The Organization said it has a comprehensive and well-documented monitoring methodology that includes standards, sampling formulas, data handling policies, ethical safeguards, templates, forms, and instructions.

“A number of [the author’s] concerns have been addressed in the monitoring of earlier years, and they are addressed in this year’s monitoring as well,” the ILO said in its statement. “In 2018, particular attention will be paid to further refining the monitoring/research methods and sampling frames. We use a mixture of qualitative and quantitative data.”

In further defence of its processes, the ILO said interviewees are able to select the time and venue for the interview, which will be carried out under anonymity and without a government representative present. The methodology, it says, is reviewed by an Institutional Review Board (IRB).

“Based on the qualitative data collected during the field visits, a set of hypotheses will be developed and tested through nationwide surveys.

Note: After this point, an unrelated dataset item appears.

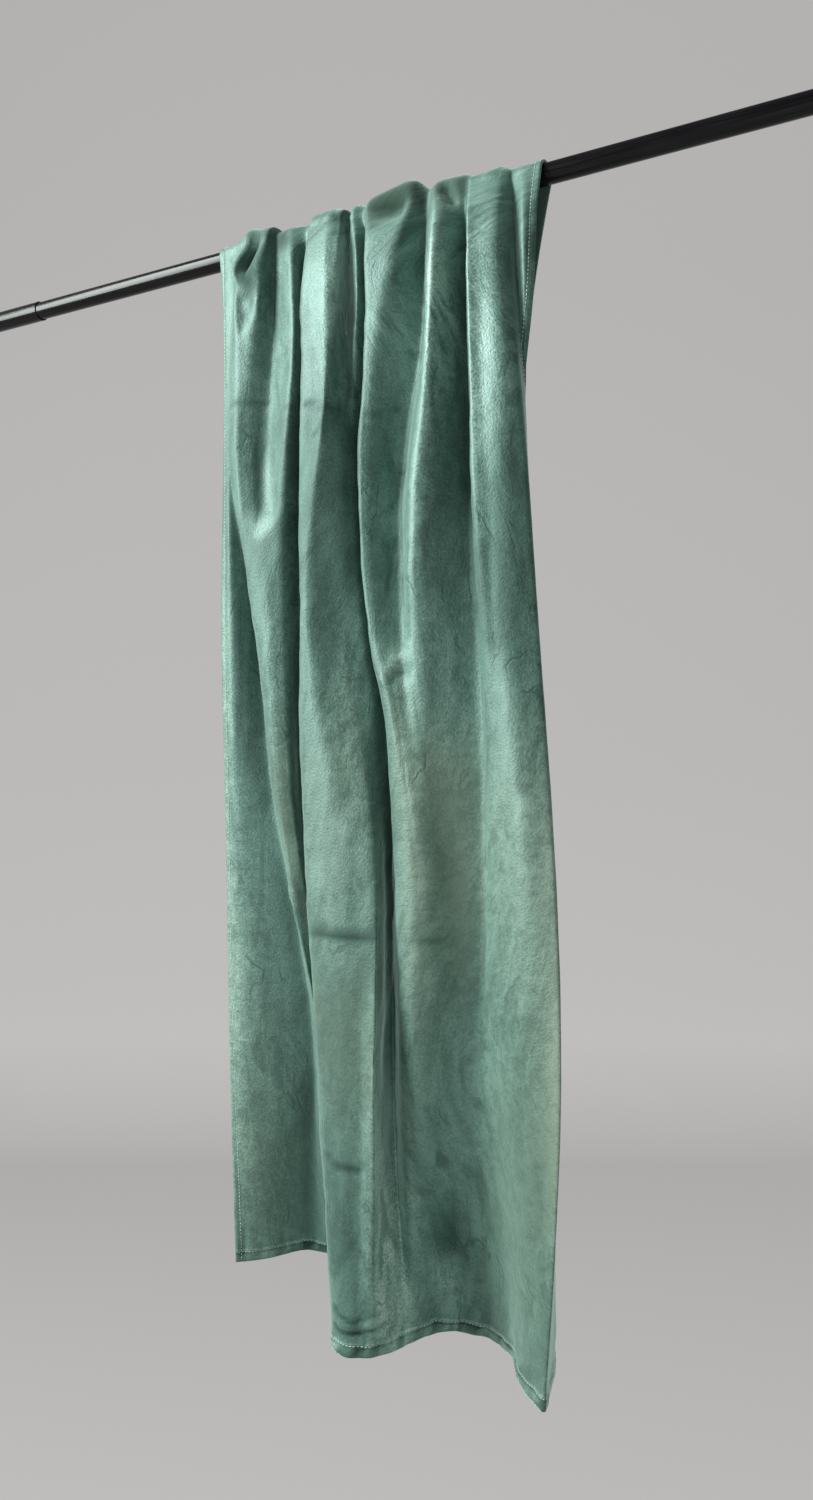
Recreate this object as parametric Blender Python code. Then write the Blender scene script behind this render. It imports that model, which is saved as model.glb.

These are distinct from monitoring and provide crucial complementary information,” the ILO says.

It also pointed to a claim by the authors that their analysis was based on a monitoring manual used by the ILO. What was reviewed, the ILO said, is the report of the monitoring of the 2017 harvest, “together with an outdated document” from 2015 from the internet.

“The ILO welcomes constructive criticism of our work and remains committed to conducting monitoring and research in a manner which is systematic, transparent and ethical.”

In response to the ILO, the Corruption and Human Rights Initiative welcomed the proposals it says will potentially help reform the third party monitoring methodology and protocol in Uzbekistan. But it said certain assertions made by the ILO potentially misconstrue the methodology and process observed by authors Professor Kristian Lasslett, and international development specialist Vanessa Gstrein.

The Initiative refutes the ILO’s assertion the authors based their analysis on an outdated monitoring manual used by the ILO.

“The analysis was based on international benchmarks for conducting sensitive research with vulnerable participants, distilled from the scientific literature. The report also provides an abridged summary of certain guiding principles issued by the ILO, which remain of enduring importance in a context such as Uzbekistan,” they add.

“Throughout the evaluation every effort was made by the report authors to access relevant source documents from the ILO that would permit a fair and thorough evaluation.

The CHRI says an email dated 2 May 2018 to senior ILO officers by Professor Lasslett summarises the proposed methodology, and requests guidance on appropriate source documents. The ILO response was to inform the CHRI that, other than one document available via a third-party website, “everything else should already be in the documents available from the ILO website”.

The report authors also sent the ILO Third Party Monitoring unit, and its Fundamental Principles and Rights branch, a series of questions on 19 June that sought clarification on a range of issues emerging from the draft evaluation. A reminder was sent on 17 July, but CHRI says no response was received.

“CHRI and the report authors support serious reform of the monitoring process and welcome the ILO’s announcement in response to the Lasslett and Gstrein report. We are supportive of any further opportunity the ILO might offer to be a critical friend in this process,” it said.